Видел я его в 1900 году на представлении «Втируши» [105]его мне показали в антракте; он стоял у стены, опустивши голову; лицо — скуластое, бледное, черные очень большие глаза, поразила его худоба; сочетание дерзи с напугом; напучены губы; вдруг за отворот сюртука заложил он угловатые свои руки; и белые зубы блеснули мне: в оскале без смеха; глаза ж оставались печальны. В тот же вечер он публично читал; к авансцене из тени – длиннее себя самого, как змея, в сюртуке, палкой ставшая, – с тем передергом улыбки, которую видел я, — он поплыл, прижав руки к бокам, голова — точно на сторону: вот – гортанным, картавым, раздельным фальцетто, как бы он отдавал приказ, он прочел стихи, держа руки по швам; и с дерзкою скромностью, точно всадившая жало змея, тотчас же удалился: под аплодисменты.
«Яд» на публику действовал; действовала интонация голоса, хриплого и небогатого, но вырезающего, как на стати, рельефы; читал декадента, над которым в те дни Москва издевалась, – не свои стихи, а стихи Бальмонта; собравшие же демонстрировали: «Браво, Брюсов!» Стало быть: он нравился наперекор сознанию: рассудком ведь ругали его (Белый А. С. 171).
…В те ранние годы Бальмонт был — по крайней мере, в Москве – главный фигурой, своего рода «первым тенором символизма» — этот «нежно-крикливый, звучно-хвастливый» (как по-бальмонтовски определял я его в письме к Брюсову) Бальмонт, тогда уже подошедший к своему зениту. Значительно старше Брюсова и других (род. в 1867 г.), уже широко известный в публике и полупризнанный даже ворчливой критикой, наконец с каким-то ореолом «заграницы» вокруг себя, благодаря своим переводам и постоянным путешествиям, Бальмонт естественно импонировал своим сотоварищам и в особенности Брюсову, который подчинялся ему, как мальчик. Даже в более поздние годы, стоило Бальмонту появиться проездом в Москве, чтобы вся размеренно-правильная жизнь Брюсова переворачивалась и вступала в полосу «безумия». «В Москве был Бальмонт и всех нас, причастных Скорпиону, сбил с панталыку; посему я и вам и не писал…» – извещал меня Брюсов уже в 1902 г. (март). <…>
Помню, как однажды в петербургской кофейне (рестораны и кофейни ведь еще со времен Достоевского служат у нас местом литературно-психологических излияний) Валерий Брюсов долго и одушевленно излагал мне принципиальное различие между натурой прирожденного поэта и натурой обыкновенною. Разговор был тем интереснее, что иллюстрировался верховным примером Пушкина, иррациональность жизни которого Брюсов не уставал подчеркивать — в противовес тогдашнему наивному изображению Пушкина как образца всех прописных добродетелей. Другим примером служил, понятно, Бальмонт, который всегда был для Брюсова «где-то там — на высоте», говоря его же о нем стихом. «Он (Бальмонт) переживает жизнь, как поэт, — говорю Брюсов, — и как только поэты могут ее переживать, как дано это им одним: находя в каждой минуте всю полноту жизни. Поэтому его нельзя мерить общим аршином. Все люда чувствуют жизнь приблизительно одинаково; поэты же совершенно по-другому». Думаю, что так или иначе, но Брюсов был прав (Перцов П. С. 197, 198).
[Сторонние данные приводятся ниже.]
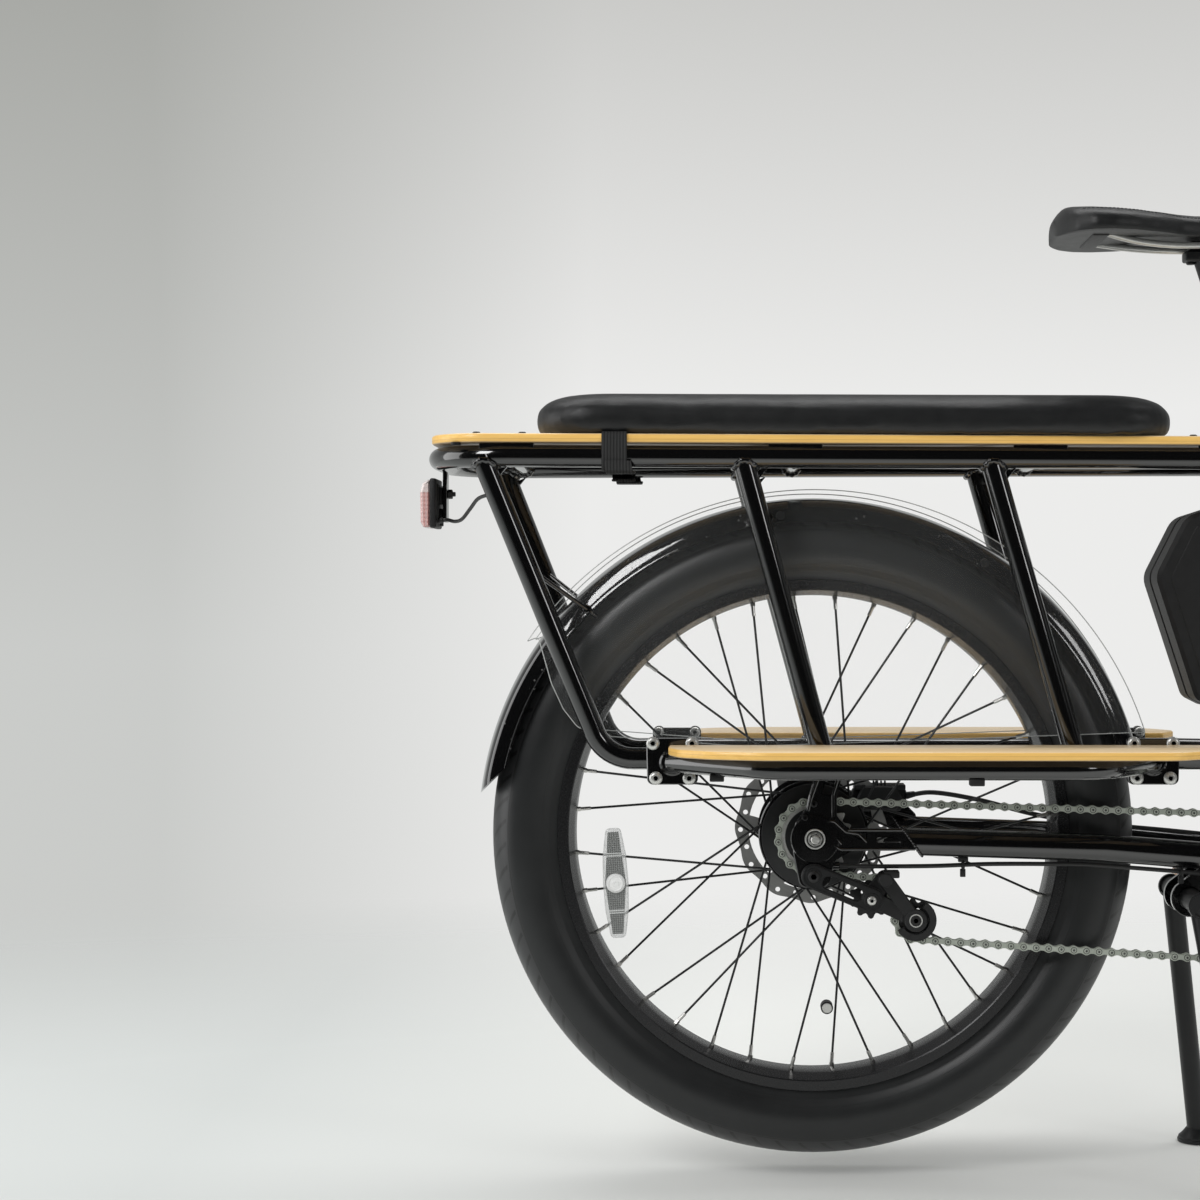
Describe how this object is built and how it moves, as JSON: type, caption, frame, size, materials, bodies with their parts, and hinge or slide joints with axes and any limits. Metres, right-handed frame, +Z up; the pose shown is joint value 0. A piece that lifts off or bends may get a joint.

Мы должны были провести зиму после окончания Валерием Яковлевичем университета в Германии, чтобы обоим вам усовершенствоваться в немецком языке, а самому Валерию Яковлевичу глубже проникнуться немецкой философией. Выполнению этого плана помешало, главным образом, то, что Валерий Яковлевич вместе со своим новым знакомым [106], переводчиком Кнута Гамсуна и Ибсена, С. А. Поляковым, увлеклись издательской идеей. У Полякова были деньги (в достаточном количестве), у Валерия Яковлевича — знания и запас литературных работ, а редакторско– издательский пыл в избытке был у обоих. Так возникло издательство «Скорпион»… (Материалы к биографии. С. 130, 131).